Yes, however the books in fact contrast amines and phosphines on this very point. I thought our case was closer to amines.

 

[MrSid]

The carbanion will behave differently depending on solvation of the anion (solvent effects); this is usually where the inversion can take over the course and effect racemization. a lot of handwaving can be invoked. Usually on tests it is best to be consistent with speculative handwaving, and use the experiment to explain the rationale with the simplest explanation that fits the facts.
Good luck!

 

[epenguin]

The carbanion will behave differently depending on solvation of the anion (solvent effects); this is usually where the inversion can take over the course and effect racemization. a lot of handwaving can be invoked. Usually on tests it is best to be consistent with speculative handwaving, and use the experiment to explain the rationale with the simplest explanation that fits the facts.
Good luck!

Thank you. That may be regarded as either confirming a horrible suspicion or else as a relief. In either case the student and I are licenced to consider ourselves not stupid, at worst ignorant of something rather specialised.

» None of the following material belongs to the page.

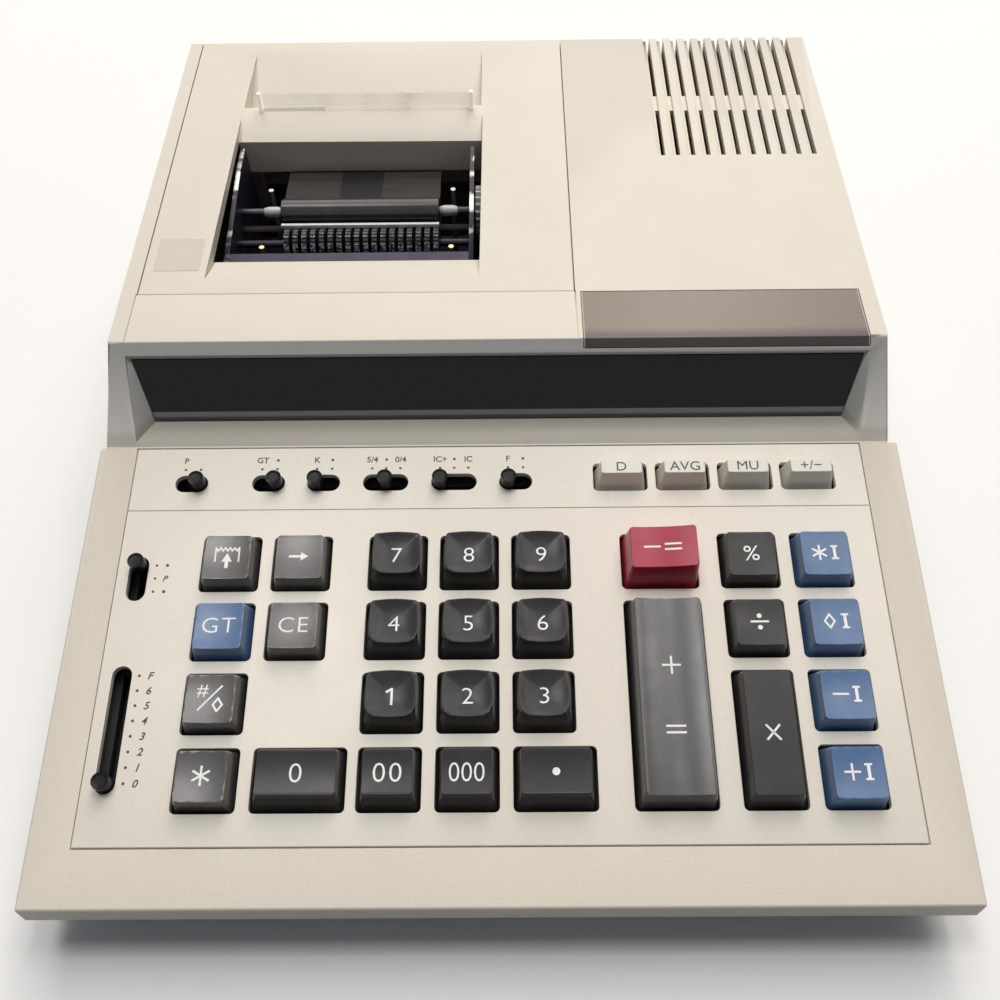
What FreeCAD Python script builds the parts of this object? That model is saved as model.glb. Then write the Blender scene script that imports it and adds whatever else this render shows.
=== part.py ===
import FreeCAD, Part
import os
import re
import Sketcher
from FreeCAD import Placement, Rotation, Vector

# Desktop printing calculator, millimetres, +Z up, +Y towards the rear.
# The origin is on the table, under the middle of the case.

# Driving sizes

SIZES = {
    # Case as a whole
    "overall_width": 224.6,
    "overall_depth": 284.0,
    "housing_width": 219.6,
    "housing_top_width": 217.2,
    "skirt_height": 16.0,
    "wall": 2.5,
    "part_gap": 0.3,
    # Sloping keyboard deck
    "lip_height": 22.5,
    "deck_slope": 11.0,
    "deck_length": 122.6,
    "deck_wall": 3.0,
    # Sloping face and top of the housing
    "face_slope": 45.6,
    "face_length": 29.7,
    "top_slope": 3.2,
    # Display recess, up the face and into it
    "recess_foot": 1.8,
    "recess_head": 25.9,
    "recess_foot_width": 204.0,
    "recess_head_width": 207.8,
    "ledge_rise": 7.1,
    "ledge_depth": 6.0,
    "window_head_rise": 25.1,
    "window_head_depth": 1.0,
    "window_foot_width": 196.6,
    "window_head_width": 205.2,
    "window_thickness": 2.0,
    "window_frame": 2.0,
    "window_border": 3.0,
    "window_gap": 0.2,
    # Display behind the window
    "tube_width": 150.0,
    "tube_height": 12.0,
    "tube_thickness": 3.0,
    "tube_drop": 4.6,
    "display_board_drop": 8.0,
    "board_thickness": 1.6,
    "display_board_width": 186.0,
    "display_arm_x": 86.0,
    # Keyboard panel set into the deck
    "panel_width": 202.8,
    "panel_front": 14.0,
    "panel_rear": 122.2,
    "panel_thickness": 1.8,
    "panel_proud": 0.2,
    "panel_seat": 2.4,
    "panel_crease": 102.8,
    "crease_width": 0.5,
    "crease_depth": 0.4,
    # Keys
    "key_pitch": 19.05,
    "key_hole": 15.7,
    "key_gap": 0.4,
    "key_height": 5.0,
    "tall_key_height": 9.2,
    "key_taper": 1.35,
    "key_skirt": 2.6,
    "key_wall": 1.2,
    "key_roof": 2.2,
    "key_corner": 0.8,
    "dish_radius": 30.0,
    "dish_depth": 0.6,
    "first_row": 29.6,
    "function_x": -71.4,
    "digit_x": -26.7,
    "zero_x": -48.7,
    "zero_width": 23.0,
    "point_x": 13.8,
    "point_width": 20.5,
    "total_x": 42.85,
    "total_width": 20.3,
    "operator_x": 66.65,
    "memory_x": 86.05,
    "small_key_x": 33.9,
    "small_key_pitch": 17.25,
    "small_key_row": 112.2,
    "small_key_width": 14.9,
    "small_key_depth": 8.4,
    # Key stems, and the frame that guides them
    "stem_size": 4.0,
    "stem_clearance": 0.1,
    "stem_spread": 6.0,
    "long_stem_spread": 15.0,
    "stem_foot": 1.0,
    "stem_foot_overhang": 0.8,
    "stop_gap": 0.05,
    "frame_drop": 6.2,
    "frame_plate": 2.0,
    "sleeve_length": 4.0,
    "sleeve_wall": 1.4,
    "frame_front": 21.0,
    "frame_rear": 121.0,
    "frame_width": 211.0,
    "board_drop": 16.6,
    "board_width": 196.0,
    "board_front": 18.0,
    "board_rear": 120.5,
    "board_post_radius": 2.5,
    "post_inner_x": 24.0,
    "post_outer_x": 94.0,
    # Slide switches
    "knob_diameter": 4.3,
    "knob_height": 4.0,
    "knob_skirt": 1.0,
    "slot_width": 5.0,
    "slot_end_gap": 0.35,
    "switch_row": 111.1,
    "power_x": -84.95,
    "total_switch_x": -63.6,
    "constant_x": -48.3,
    "rounding_x": -31.1,
    "counter_x": -12.15,
    "add_mode_x": 4.95,
    "short_step": 4.0,
    "step": 3.75,
    "side_slot_x": -95.8,
    "side_switch_row": 82.8,
    "decimal_row": 42.56,
    "decimal_step": 3.867,
    "shank_width": 2.0,
    "shank_length": 3.0,
    "switch_height": 5.0,
    "switch_wall": 1.5,
    "switch_floor": 1.2,
    "switch_clearance": 0.25,
    # Plate on the top
    "plate_left": 24.0,
    "plate_right": 103.9,
    "plate_depth": 18.4,
    "plate_fold": 2.8,
    "plate_thickness": 0.8,
    "plate_gap": 0.15,
    # Printer cover
    "cover_left": -104.0,
    "cover_right": 22.6,
    "cover_front": 18.35,
    "cover_wall": 2.5,
    "cover_gap": 0.25,
    "rail_width": 2.0,
    "rail_thickness": 2.0,
    "well_left": -85.0,
    "well_right": -4.8,
    "well_bevel_front": 25.0,
    "well_front": 35.8,
    "well_rim": 3.7,
    "well_rim_wall": 1.8,
    "ridge_front": 100.5,
    "ridge_nose": 91.8,
    "ridge_nose_drop": 3.2,
    "ridge_lip": 90.2,
    "ridge_lip_drop": 14.0,
    "ridge_rear": 106.0,
    "trough_left": -84.2,
    "trough_right": -5.2,
    "trough_wall": 2.0,
    "trough_front": 109.0,
    "trough_floor_rear": 112.0,
    "trough_drop": 8.5,
    "ramp_rear": 136.2,
    # Hinge of the cover, and the paper slot
    "hinge_inset": 3.0,
    "hinge_height": 66.0,
    "hinge_pin_radius": 1.5,
    "hinge_clearance": 0.1,
    "hinge_knuckle": 2.5,
    "hinge_sweep": 4.6,
    "ear_thickness": 2.0,
    "ear_width": 8.0,
    "slot_left": -80.0,
    "slot_right": -10.0,
    "slot_sill": 57.0,
    # Tear-off blade
    "blade_left": -79.0,
    "blade_right": -7.8,
    "blade_start": 103.6,
    "blade_lean": 0.5,
    "blade_height": 6.4,
    "blade_thickness": 1.2,
    "blade_foot": 2.3,
    # Vents
    "vent_x": 51.6,
    "vent_pitch": 4.84,
    "vent_count": 11,
    "vent_groove": 2.4,
    "vent_groove_depth": 0.9,
    "vent_slot": 1.2,
    "vent_front": 78.9,
    "vent_bridge_front": 103.2,
    "vent_bridge_rear": 111.0,
    "vent_wrap": 7.0,
    # Printer
    "printer_left": -84.0,
    "printer_right": -7.2,
    "chassis_wall": 1.5,
    "chassis_front": 38.6,
    "chassis_rear": 90.0,
    "chassis_front_drop": 8.8,
    "chassis_rear_drop": 3.2,
    "chassis_floor": 30.0,
    "crossbar_drop": 6.4,
    "crossbar_rear": 44.9,
    "shaft_radius": 1.2,
    "shaft_clearance": 0.05,
    "platen_run": 67.7,
    "platen_drop": 12.0,
    "platen_radius": 4.1,
    "platen_left": -69.3,
    "platen_right": -18.6,
    "collar_radius": 1.7,
    "collar_length": 6.0,
    "wheel_run": 55.1,
    "wheel_drop": 14.2,
    "wheel_radius": 4.7,
    "wheel_width": 1.9,
    "wheel_pitch": 2.77,
    "wheel_count": 18,
    "wheel_left": -67.3,
    "guide_gap": 1.3,
    "guide_thickness": 0.8,
    "guide_rear": 88.0,
    "guide_rear_drop": 12.6,
    "gear_module": 0.7,
    "platen_teeth": 20,
    "pinion_teeth": 12,
    "gear_width": 2.6,
    "gear_gap": 0.5,
    "mesh_angle": -50.0,
    "motor_radius": 9.5,
    "motor_length": 21.0,
    "motor_shaft_radius": 1.0,
    "bracket_x": -2.8,
    # Mains side
    "transformer_x": 69.0,
    "transformer_inset": 44.0,
    "core_width": 46.0,
    "core_thickness": 18.0,
    "core_height": 38.0,
    "core_leg": 9.0,
    "coil_overhang": 9.0,
    "coil_gap": 0.3,
    "inlet_x": 60.0,
    "inlet_height": 28.0,
    "inlet_width": 24.0,
    "inlet_tall": 14.0,
    "inlet_depth": 16.0,
    "inlet_mouth_width": 18.0,
    "inlet_mouth_height": 9.0,
    "inlet_mouth_depth": 11.0,
    "inlet_pin_radius": 1.1,
    "inlet_pin_spacing": 8.6,
    "inlet_flange": 1.5,
    # Lower case, feet and screws
    "foot_height": 4.0,
    "tub_inset": 5.0,
    "tongue": 2.2,
    "foot_radius": 7.0,
    "foot_spigot_radius": 2.0,
    "foot_x": 84.0,
    "foot_front": 22.0,
    "foot_rear_inset": 28.0,
    "screw_x": 92.0,
    "screw_front": 14.0,
    "screw_rear_inset": 13.5,
    "boss_radius": 3.4,
    "boss_meet": 11.0,
    "rear_boss_top": 40.0,
    "boss_web": 2.4,
    "screw_shank_radius": 1.5,
    "screw_head_radius": 2.7,
    "screw_head_height": 1.8,
    "screw_length": 14.0,
    "screw_clearance": 0.08,
}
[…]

Here we unfortunately do not yet know the facts that could educate our handwaving. (Except the qualitative facts about inversion in amines and phoshines which I just accept, without delving into the QM calculations about this which if anyone has time for them will better rationalise.)

Some people will like, and some will not, that there is this educable handwavy chemical thinking that is not the same thing as computational physics.

I am sure you are right to stress solvent effects. Sovent effects are on the one hand a computational physics which has made much progress in recent years I hear, but on the other hand has a simple qualitative aspect, that given a mechanism you can qualitatively predict or rationalise effect of change of solvent and vice versa the effects give indications about mechanism.

If the student learns the answer or anyone else knows it will be interesting to hear.